Dino sinaliza para Lira que o olimpo não dispõe de escada
Sócio fundador do orçamento secreto, Arthur Lira achou que seria uma boa ideia patrocinar no apagar das luzes de sua gestão uma penúltima manobra. Servindo-se das digitais de 17 líderes partidários, impôs ao Planalto o pagamento de R$ 4,2 bilhões em emendes orçamentárias de comissão sem o aval das comissões. O Legislativo foi ao recesso. Mas o ministro do Supremo Tribunal Federal Flávio Dino, alheio às férias do Judiciário, manteve a caneta em riste. Às vésperas do Natal, suspendeu novamente a liberação das verbas e determinou à Polícia Federal a abertura de inquérito para investigar o pedido da Câmara.
Parte das verbas que Dino mandou bloquear iria para Alagoas, o estado de Lira. Coisa de R$ 73 milhões. O ministro anotou em seu despacho que a pretensão da Câmara "não é compatível com a ordem constitucional". Lembrou as peculiaridades que marcam um novo escândalo de emendas que a Polícia Federal está esquadrinhando no Dnocs. Envolve contratos de R$ 1,4 bilhão. Dino mencionou "malas de dinheiro sendo apreendidas em aviões, cofres, armários ou jogadas pela janela" durante as batidas da PF.
Em fevereiro, quando o Congresso reacender suas fornalhas, Arthur Lira conhecerá as agruras da ex-presidência. Na semana passada, em discurso de despedida, disse que retornará ao "chão de fábrica". Sem mencionar o seu nome na decisão desta segunda-feira, Flávio Dino como que sinalizou para Arthur Lira que o olimpo não tem escada. A história mostra que ex-chefes da Câmara que não souberam se reinventar foram abatidos pela maldição da ex-presidência.
Marco Maia não conseguiu se reeleger deputado pelo Rio Grande do Sul. O paulista João Paulo Cunha, o potiguar Henrique Eduardo Alves e o carioca Eduardo Cunha fizeram escala na cadeia. O primeiro, carbonizado pelo mensalão, renunciou ao mandato. O segundo perdeu uma eleição para o governo do Rio Grande do Norte. O terceiro, artífice do impeachment de Dilma, foi afastado do cargo pelo Supremo antes de ser cassado pelos colegas. Rodrigo Maia, acossado pelo bolsonarismo nas redes sociais, desistiu de tentar a sorte das urnas no Rio de Janeiro.
Candidato ao Senado em 2026, Lira enxerga nas decisões de Dino uma interferência indevida do Judiciário no Legislativo.
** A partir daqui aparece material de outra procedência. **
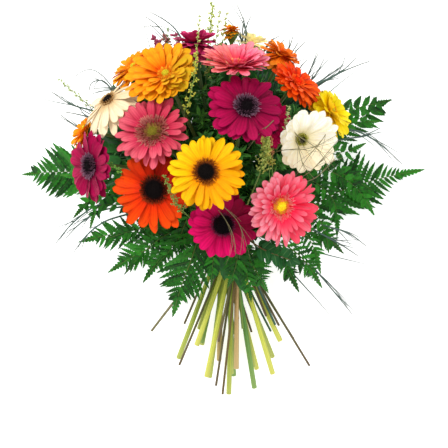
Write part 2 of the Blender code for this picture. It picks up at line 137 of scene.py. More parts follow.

Para o virtual ex-soberano da Câmara, liminar boa não é a que trava os gastos da emendocracia, mas a que a bloqueia investigações, como fez Gilmar Mendes no caso das emendas de Lira que enviaram kits de robótica superfaturados para escolas alagoanas. Resta agora esperar que nenhuma toga amiga surja do nada para matar as provas de eventuais malfeitorias que a PF consiga identificar.